Blangy-sur-Bresle (/fr/, literally Blangy on Bresle, before 1962: Blangy) is a commune in the department of Seine-Maritime in the Normandy region of northern France.

==Geography==
Blangy is a small town situated in the valley of the river Bresle – which here forms the border between Normandy and Picardy – some 40 km east of Dieppe in the Pays de Bray. Forestry, farming, and light industry are the main economic activities. The town lies on the D49 and the D928 roads close to junction 5 of the A29 motorway.

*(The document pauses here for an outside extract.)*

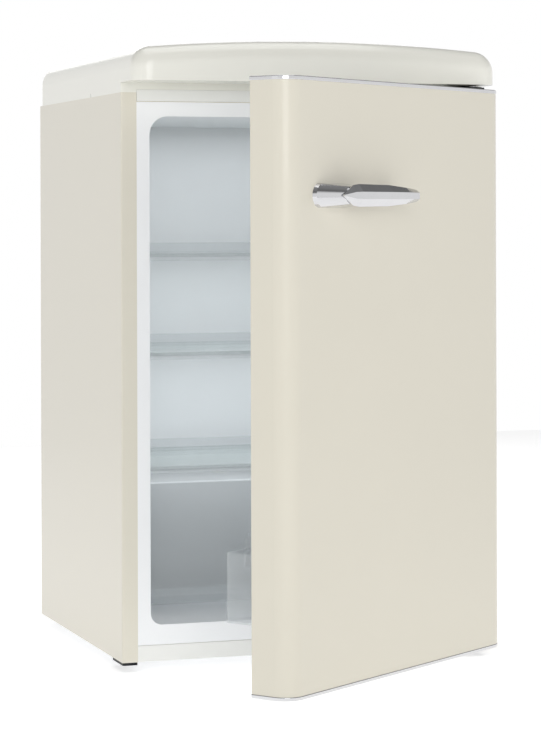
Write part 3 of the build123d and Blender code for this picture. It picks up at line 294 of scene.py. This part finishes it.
def clear(name, colour, body, haze):
    """Thin clear sheet or moulding: see-through face on, denser along its edges."""
    made = Finish(name, **{"IOR": 1.5, "Specular IOR Level": 0.8})
    cloud = made.noise(24.0, 2.0)
    edge = Wire(made, made.add("ShaderNodeLayerWeight", {}, {"Blend": 0.35}).outputs["Facing"])
    made.tint(cloud, shade(colour, 0.97), colour)
    made.roughness(haze + 0.04 * cloud)
    made.relief(made.noise(30.0, 1.0), 0.00003)
    made.feed(made.shader, "Alpha", body + 0.5 * edge * edge)
    return made.material


def soft_rubber(name, colour):
    """Matt extruded rubber, slightly dusty."""
    made = Finish(name, **{"Specular IOR Level": 0.35, "Sheen Weight": 0.1})
    dust = made.noise(60.0, 4.0)
    made.tint(dust, shade(colour, 0.92), shade(colour, 1.12))
    made.roughness(0.62 + 0.14 * dust)
    made.relief(made.noise(1100.0, 3.0), 0.00003)
    return made.material


def foamed(name, colour):
    """Cut rigid foam with open cells."""
    made = Finish(name, **{"Specular IOR Level": 0.2})
    cell = made.cells(1200.0)
    made.tint(cell, shade(colour, 0.82), shade(colour, 1.08))
    made.roughness(0.86 + 0.08 * cell)
    made.relief(cell, 0.0002)
    return made.material


FINISHES = {}


def make_finishes(sizes):
    """Every finish of the fridge, made once."""
    paint = tuple(sizes.paint_colour)
    FINISHES.update(
        cream_steel=painted("cream_enamel", paint),
        cream_plastic=painted("cream_cover_gloss", tuple(sizes.cover_colour), 0.26, 0.45),
        rear_steel=painted("rear_enamel", shade(paint, 0.96), 0.46, 0.05),
        zinc_steel=plated("zinc_sheet", srgb(190, 192, 194)),
        white_plastic=moulded("white_moulding", srgb(240, 240, 236)),
        liner_plastic=liner_sheet("white_liner_sheet", tuple(sizes.liner_colour)),
        foam=foamed("rigid_foam", srgb(232, 220, 176)),
        dark_steel=plated("black_zinc", srgb(52, 52, 54), 240.0, 0.42),
        bright_steel=turned("bright_steel", srgb(200, 200, 202)),
        black_plastic=moulded("black_moulding", srgb(38, 38, 40), 0.5, 1100.0, 0.00005),
        rubber=soft_rubber("black_rubber", srgb(44, 44, 44)),
        gasket_rubber=soft_rubber("gasket_rubber", srgb(222, 222, 218)),
        black_steel=painted("black_shell_enamel", srgb(24, 24, 26), 0.22, 0.5),
        copper=turned("drawn_copper", srgb(200, 124, 84), 0.26),
        aluminium=turned("roll_bonded_aluminium", srgb(205, 206, 208), 0.34),
        chrome=chromed("chrome_plate", tuple(sizes.chrome_colour)),
        clear_plastic=clear("clear_moulding", srgb(236, 242, 245), 0.16, 0.05),
        glass=clear("toughened_glass", srgb(214, 228, 226), 0.14, 0.03),
    )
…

Blangy-sur-Bresle station has rail connections to Beauvais and Le Tréport.

==Heraldry==

| Arms of Blangy-sur-Bresle | The arms of Blangy-sur-Bresle are blazoned : Argent, a lion sable, armed and langued gules. |

==Places of interest==
- The church of Notre-Dame, dating from the thirteenth century.
- The Manoir de Fontaine (1607).
- The Manoir de Penthièvre (1636), built for la Grande Mademoiselle.
- The seventeenth century fulling mill at Hollande
- The Manoir de Grémontmesnil (1776).
- The mill at Hottineaux 1800).
- The remains of a medieval castle.
- Three museums.

==Notable people==
- Anne Marie Louise of Orléans (1627–1693), la Grande Mademoiselle.